Born into a musical family, Mrs. Donato grew up thinking that everyone played an instrument. She began piano lessons at the age of 6. At 11, she began her study of the flute with her father, Dr. Charles Martyn, now a retired professor of music. Her mother (a singer), sister (a clarinetist), grandfather (a trumpeter), along with other family members, created many opportunities for music making. Mrs. Donato continued her musical studies on flute, piano, piccolo and organ through college at West Virginia Institute of Technology in Montgomery, WV.
In 1998 she she began study on flute and piano with internationally acclaimed flutist, pianist, and composer Gary Schocker. Mrs. Donato is now his master class director. Their musical work together can be heard on the CD "Springsongs," with Mrs. Donato on flute and Mr. Schocker on piano. "Springsongs" features sacred and classical works, plus a number of Mr. Schocker's pieces, including "November Song" which was written for her.
Mrs. Donato also studied privately with Julius Baker and performed in master classes and coachings with Trudy Kane, Jeff Khaner, Timothy Hutchins, Michael Parloff, Marina Piccinini and Alexa Still. She studied Alexander Technique with Bill Connington, the former chairman of the board of the American Center for Alexander Technique.
Mrs. Donato is the founder (1993) and director of the Flute Ensemble at Marist College, and an adjunct faculty member. She teaches in person and online flute and piano lessons. She performed for 18 years with the Greater Newburgh Symphony Orchestra on flute and piccolo. She was the music director of Trinity Episcopal Church from 2000-2006, playing the organ and directing the choir, and is an organ substitute and flute performer for a number of churches. She has given numerous recitals in the Hudson Valley region.
Julie Donato and harpist Laura Majestic were featured on “An American Christmas,” first aired nationally on CBS and the Odyssey network, and now in syndication.
Mrs. Donato's first solo compact disc, "Seek Ye First," a collection of spiritual and classical works, includes music for flute and harp with Ms. Majestic, as well as flute and piano. Her other recordings include several releases through the Heritage of the March series produced by Mr. Robert Hoe. The last CD of the series, “Memories from the Big Top,” with the Heritage Circus band, was under the baton of the famed Merle Evans, Ringling Brothers conductor for over 50 years.

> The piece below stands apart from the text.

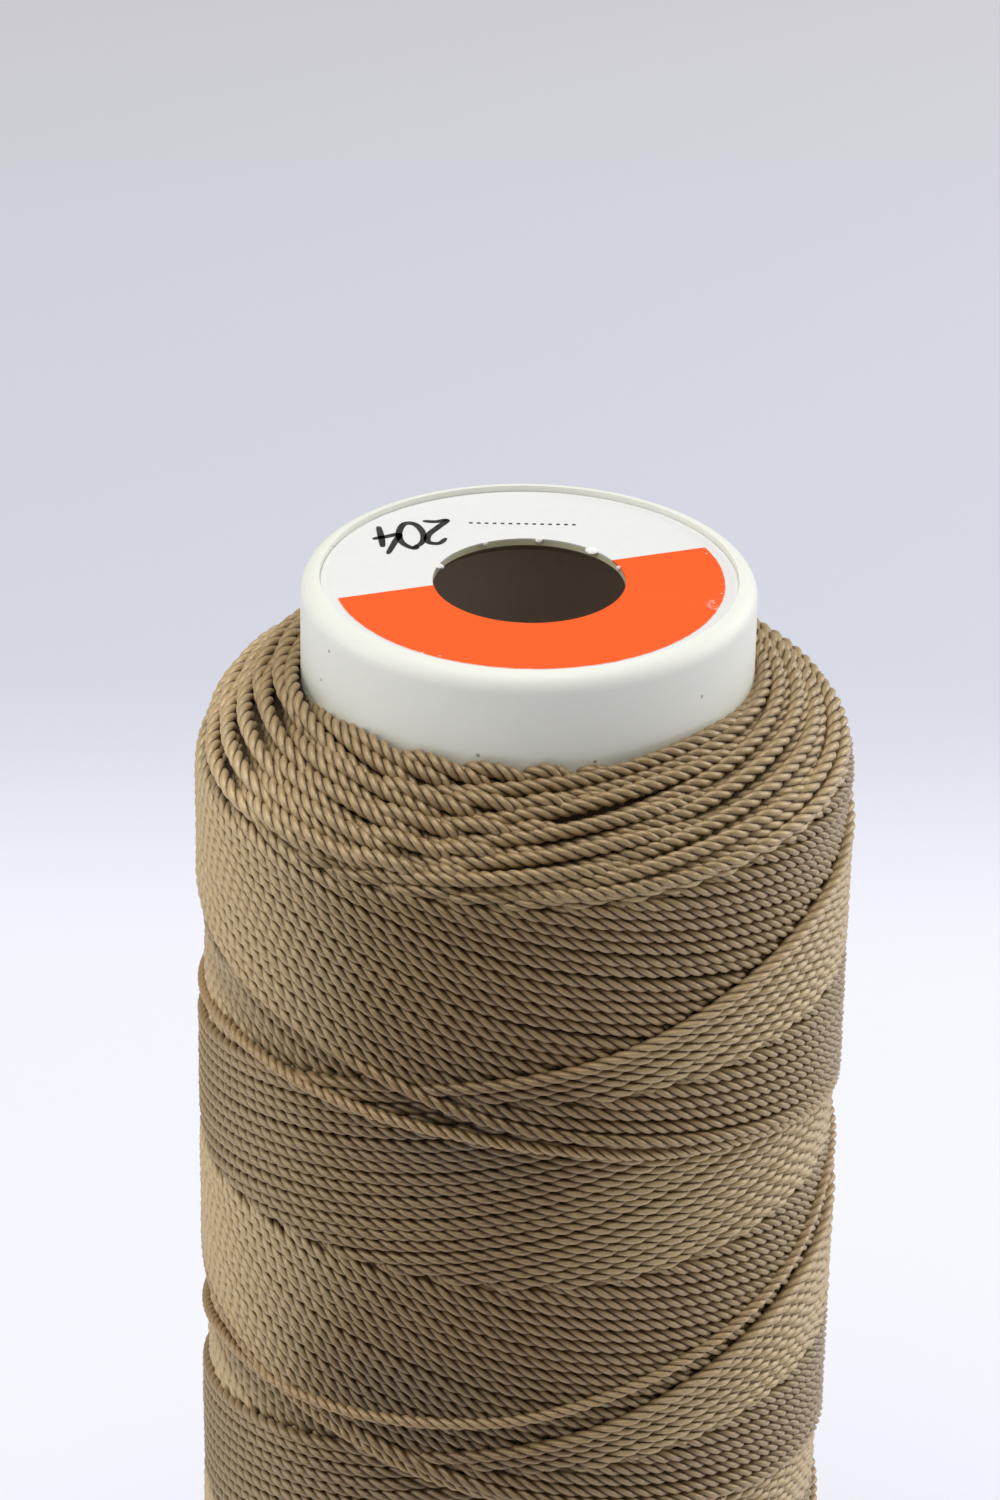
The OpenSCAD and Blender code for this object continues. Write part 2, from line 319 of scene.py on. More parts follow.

That’s the “official” bio that I use in recital programs. The longer story is that immediately after college, I started a successful career in publishing and other endeavors, working first for the National Geographic Society in Washington, D.C., followed by Hudson Valley Magazine, and then as Director of Development for Hospice in Poughkeepsie, New York. While I was doing hospice work, I realized that what I loved doing most was playing music, and decided to change careers and return to music full-time.
At that time, I began studying with Gary Schocker, who has been a great inspiration to me, as a teacher, musician and friend. I thought after I left my “day job” that I wouldn’t be doing much with my other writing and computer skills, but I was wrong. I created and maintained his web site for many years. We created his wonderful summer master classes in 2002, and now include both in-person and online classes. I ran his Winter Flute Retreat, Summer Master Classes, as well as workshops for Bill Connington and Dan Cayer, renowned teachers of the Alexander Technique.
These skills were valuable as I worked with my husband, Joe, teaching dance, and running our studio, the Hudson Valley Dance Depot. The studio was voted Best Dance Classes for Adults for three years in a row! (2018, 2019, and 2020)
My diverse experiences help me as an artist. Nothing has shown me more about the potential for music than seeing the pain of a dying friend alleviated as I played at her bedside, which I could not have done without my hospice background. As a working musician, the ability to inform others about my performances, teaching, and recordings using my writing and computer skills has been helpful. I would not change any of my life and am happy to have had so many different work experiences.
Since I am now happily married to Joseph Donato, I use the name Julie Donato now, but was also known professionally as Julie Martyn-Baker and Julie Martyn.